[Recorded data]
▬▬▬▬▬▬
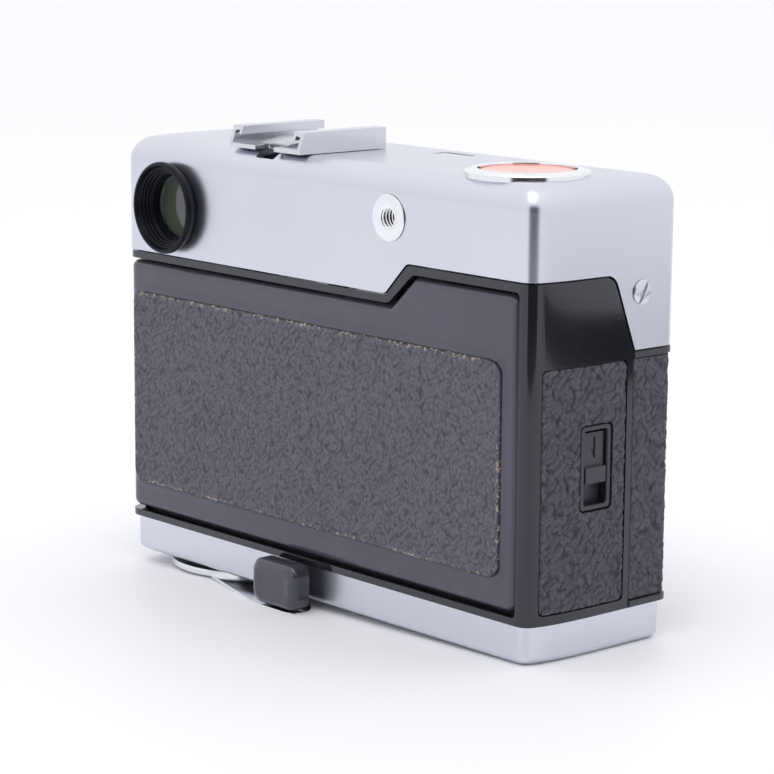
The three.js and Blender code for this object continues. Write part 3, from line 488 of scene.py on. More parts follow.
def orangeEnamel():
    m = Material("orangeEnamel", **{"Coat Roughness": 0.08})
    worn = m.noise(240, 5, 0.7).between(0.5, 0.75)
    m.set(
        Base_Color=m.mix(worn, (0.86, 0.17, 0.06), (0.80, 0.22, 0.11)), Roughness=0.24 + 0.12 * worn,
        Coat_Weight=0.8
    )
    m.bump(m.noise(1500, 2), 0.06, 0.00004)
    return m.material


def castAlloy():
    m = Material("castAlloy", Metallic=0.6)
    sand = m.noise(1400, 4, 0.65)
    m.set(Base_Color=m.mix(sand, (0.02, 0.02, 0.022), (0.06, 0.06, 0.063)), Roughness=0.55 + 0.2 * sand)
    m.bump(sand, 0.4, 0.00008)
    return m.material


def engravedScale():
    # satin ring with dark filled graduation lines, evenly spaced round the lens axis
    m = Material("engravedScale", Metallic=1.0)
    across = m.node("ShaderNodeSeparateXYZ", None, m.place)
    up = m.node("ShaderNodeSeparateXYZ", None, m.place, output=2) - (lensAxisZ + origin[2]) * mm
    # the turn is counted in graduations, and a line is where it comes near a whole number
    turn = across.math("ARCTAN2", up, across) * (36 / (2 * math.pi))
    past = turn - turn.math("ROUND", turn)
    line = 1 - past.math("ABSOLUTE", past).between(0.05, 0.08)
    wear = m.noise(240, 4, 0.7).between(0.45, 0.75)
    steel = m.mix(wear, (0.66, 0.67, 0.70), (0.55, 0.55, 0.57))
    m.set(Base_Color=m.mix(line, steel, (0.02, 0.02, 0.02)), Roughness=0.26 + 0.12 * wear + 0.2 * line)
    m.bump(m.noise(2400, 2) - 2 * line, 0.15, 0.00005)
    return m.material


chrome = satinChrome("satinChrome", (0.62, 0.635, 0.70), (0.69, 0.705, 0.765), 0.28)
bright = brightChrome()
steel = spunMetal("springSteel", (0.62, 0.63, 0.65), (0.45, 0.45, 0.46), 0.22)
brass = spunMetal("turnedBrass", (0.68, 0.52, 0.26), (0.45, 0.33, 0.16), 0.28)
satinBlack = moulded("satinBlack", (0.034, 0.034, 0.039), 0.34, 0.08)
deepBlack = moulded("deepBlack", (0.006, 0.006, 0.008), 0.28, 0.1, specular=0.16)
tabBlack = moulded("tabBlack", (0.036, 0.036, 0.045), 0.2, 0.08, coat=0.5)
doorBlack = moulded("doorBlack", (0.052, 0.052, 0.068), 0.22, 0.06, coat=0.2)
glossBlack = moulded("glossBlack", (0.010, 0.010, 0.012), 0.08, 0.05, coat=0.4)
ringBlack = spunMetal("ringBlack", (0.045, 0.045, 0.05), (0.11, 0.11, 0.115), 0.3)
panelGloss = moulded("panelGloss", (0.012, 0.012, 0.014), 0.06, 0.04, coat=0.8)
scaleRing = engravedScale()
shoeMetal = satinChrome("foldedSteel", (0.62, 0.63, 0.68), (0.68, 0.69, 0.74), 0.22)
# the first colour is the painted shade of the grain's valleys, the second the crowns; the last number sets the
# painted seam shade and the specks
doorGrain = leatherette("doorLeatherette", (0.034, 0.034, 0.044), (0.108, 0.108, 0.135), 1.0)
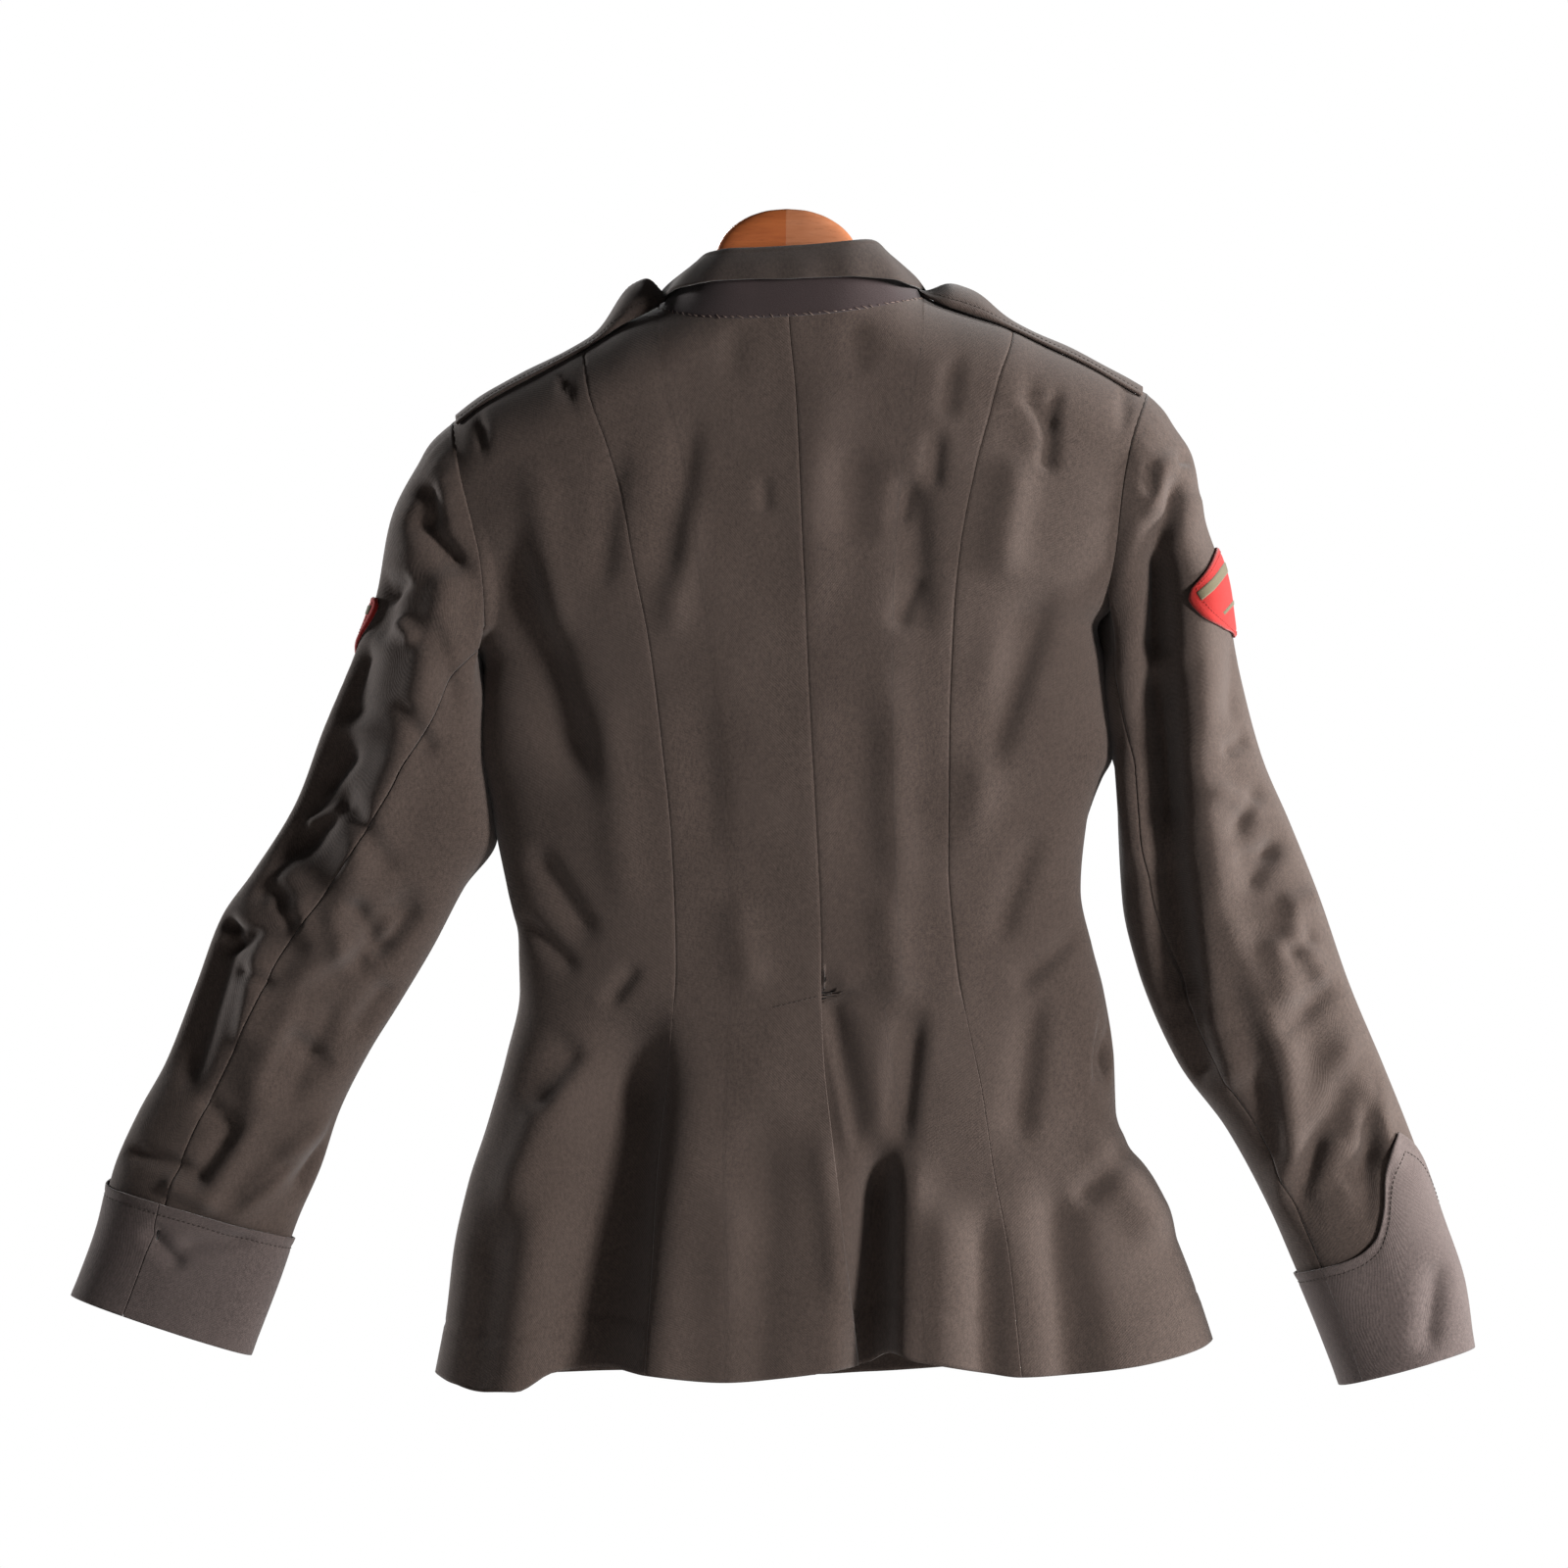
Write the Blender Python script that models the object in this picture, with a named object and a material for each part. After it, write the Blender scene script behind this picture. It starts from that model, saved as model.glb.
▬▬▬▬▬▬
Output every record above exactly as it appears.

Right answer:
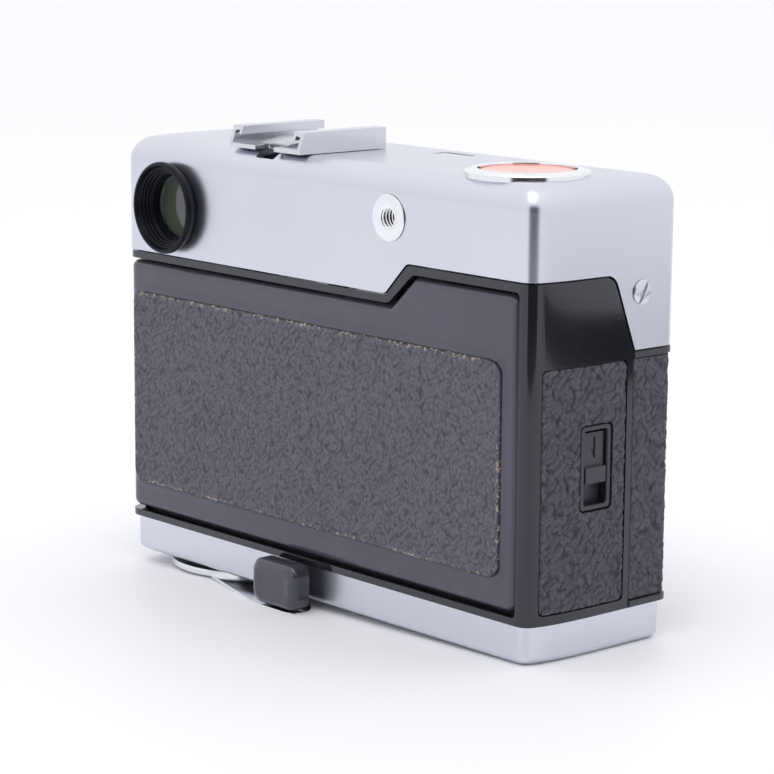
The three.js and Blender code for this object continues. Write part 3, from line 488 of scene.py on. More parts follow.
def orangeEnamel():
    m = Material("orangeEnamel", **{"Coat Roughness": 0.08})
    worn = m.noise(240, 5, 0.7).between(0.5, 0.75)
    m.set(
        Base_Color=m.mix(worn, (0.86, 0.17, 0.06), (0.80, 0.22, 0.11)), Roughness=0.24 + 0.12 * worn,
        Coat_Weight=0.8
    )
    m.bump(m.noise(1500, 2), 0.06, 0.00004)
    return m.material


def castAlloy():
    m = Material("castAlloy", Metallic=0.6)
    sand = m.noise(1400, 4, 0.65)
    m.set(Base_Color=m.mix(sand, (0.02, 0.02, 0.022), (0.06, 0.06, 0.063)), Roughness=0.55 + 0.2 * sand)
    m.bump(sand, 0.4, 0.00008)
    return m.material


def engravedScale():
    # satin ring with dark filled graduation lines, evenly spaced round the lens axis
    m = Material("engravedScale", Metallic=1.0)
    across = m.node("ShaderNodeSeparateXYZ", None, m.place)
    up = m.node("ShaderNodeSeparateXYZ", None, m.place, output=2) - (lensAxisZ + origin[2]) * mm
    # the turn is counted in graduations, and a line is where it comes near a whole number
    turn = across.math("ARCTAN2", up, across) * (36 / (2 * math.pi))
    past = turn - turn.math("ROUND", turn)
    line = 1 - past.math("ABSOLUTE", past).between(0.05, 0.08)
    wear = m.noise(240, 4, 0.7).between(0.45, 0.75)
    steel = m.mix(wear, (0.66, 0.67, 0.70), (0.55, 0.55, 0.57))
    m.set(Base_Color=m.mix(line, steel, (0.02, 0.02, 0.02)), Roughness=0.26 + 0.12 * wear + 0.2 * line)
    m.bump(m.noise(2400, 2) - 2 * line, 0.15, 0.00005)
    return m.material


chrome = satinChrome("satinChrome", (0.62, 0.635, 0.70), (0.69, 0.705, 0.765), 0.28)
bright = brightChrome()
steel = spunMetal("springSteel", (0.62, 0.63, 0.65), (0.45, 0.45, 0.46), 0.22)
brass = spunMetal("turnedBrass", (0.68, 0.52, 0.26), (0.45, 0.33, 0.16), 0.28)
satinBlack = moulded("satinBlack", (0.034, 0.034, 0.039), 0.34, 0.08)
deepBlack = moulded("deepBlack", (0.006, 0.006, 0.008), 0.28, 0.1, specular=0.16)
tabBlack = moulded("tabBlack", (0.036, 0.036, 0.045), 0.2, 0.08, coat=0.5)
doorBlack = moulded("doorBlack", (0.052, 0.052, 0.068), 0.22, 0.06, coat=0.2)
glossBlack = moulded("glossBlack", (0.010, 0.010, 0.012), 0.08, 0.05, coat=0.4)
ringBlack = spunMetal("ringBlack", (0.045, 0.045, 0.05), (0.11, 0.11, 0.115), 0.3)
panelGloss = moulded("panelGloss", (0.012, 0.012, 0.014), 0.06, 0.04, coat=0.8)
scaleRing = engravedScale()
shoeMetal = satinChrome("foldedSteel", (0.62, 0.63, 0.68), (0.68, 0.69, 0.74), 0.22)
# the first colour is the painted shade of the grain's valleys, the second the crowns; the last number sets the
# painted seam shade and the specks
doorGrain = leatherette("doorLeatherette", (0.034, 0.034, 0.044), (0.108, 0.108, 0.135), 1.0)
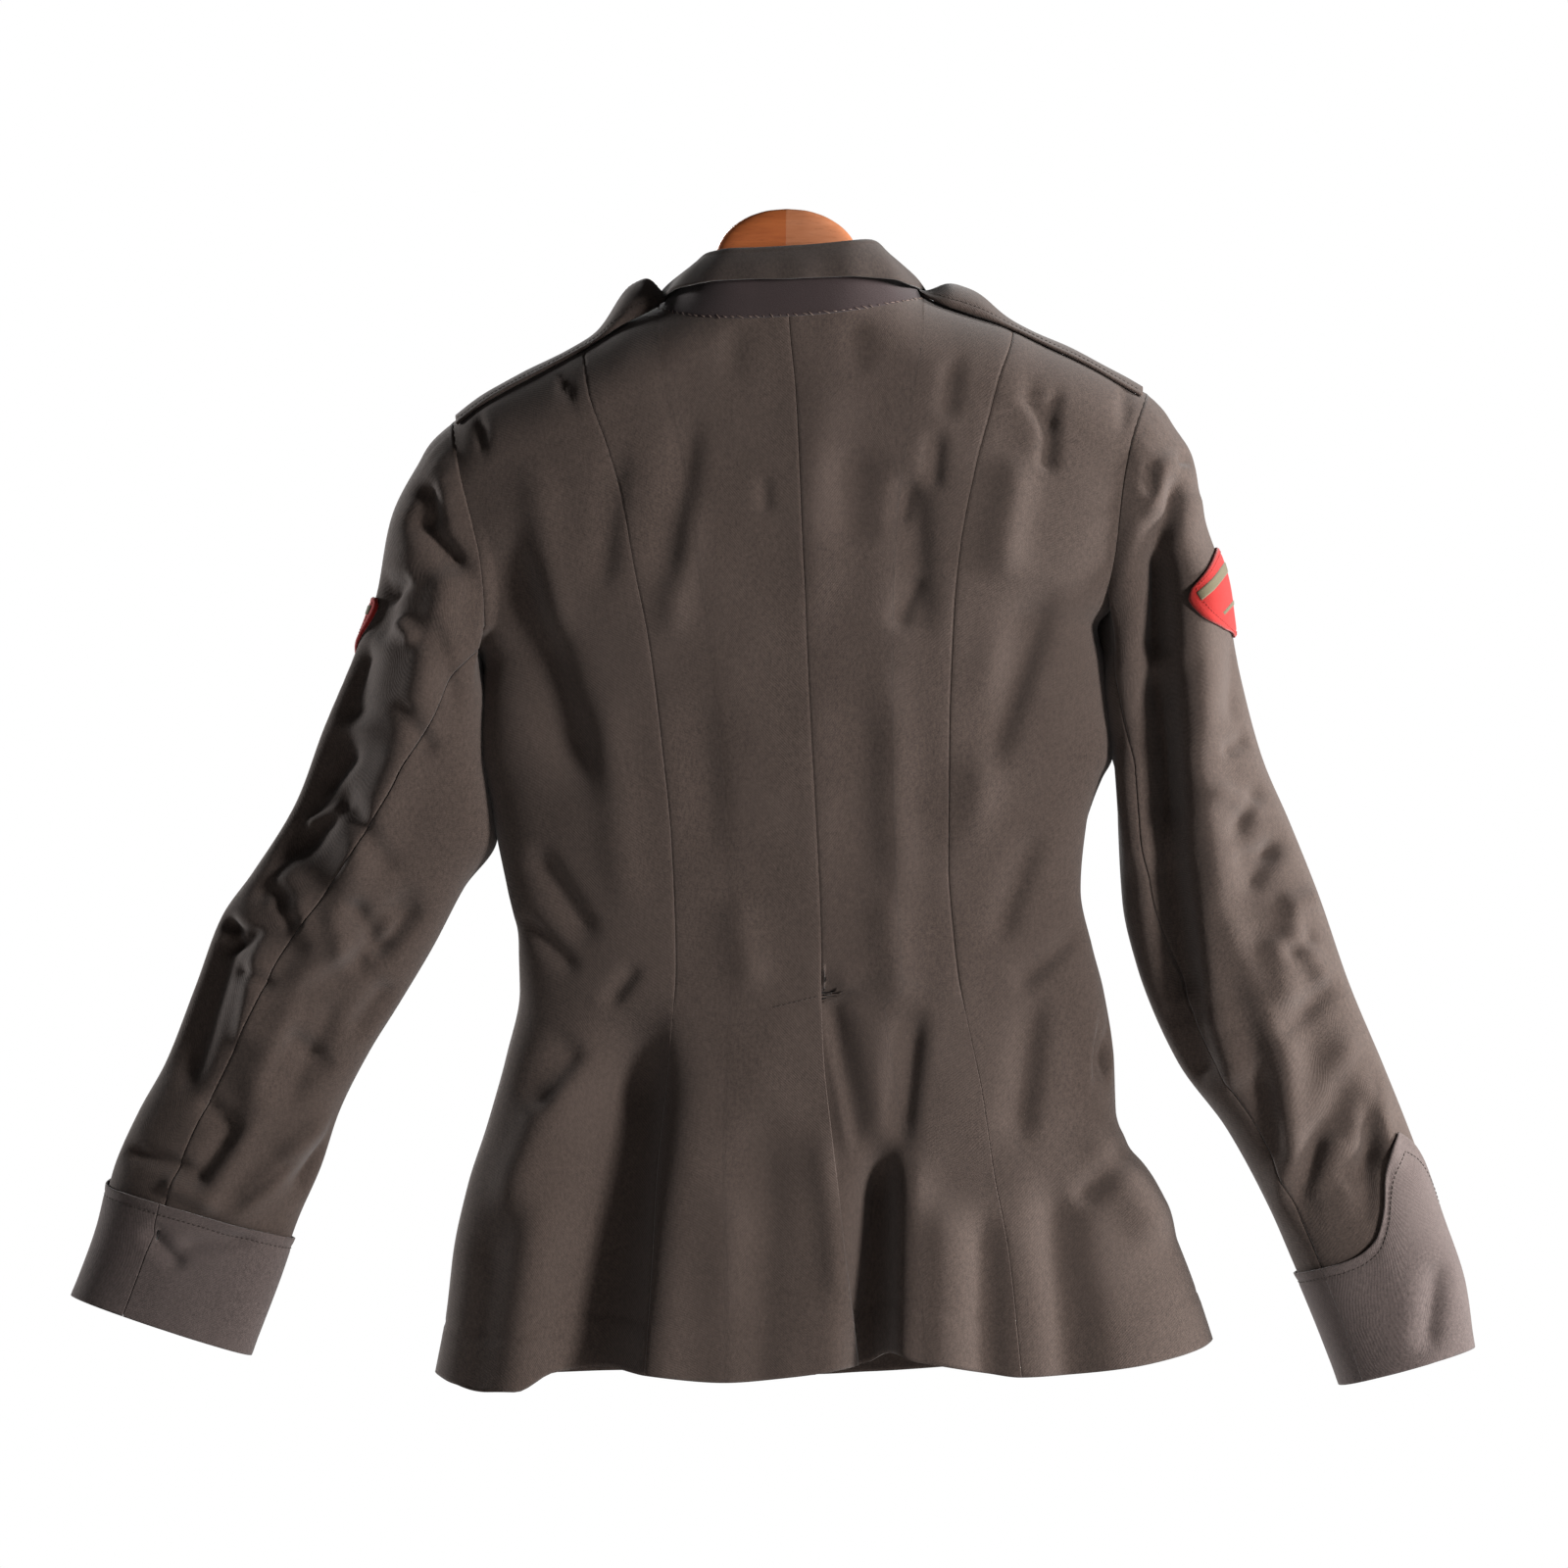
Write the Blender Python script that models the object in this picture, with a named object and a material for each part. After it, write the Blender scene script behind this picture. It starts from that model, saved as model.glb.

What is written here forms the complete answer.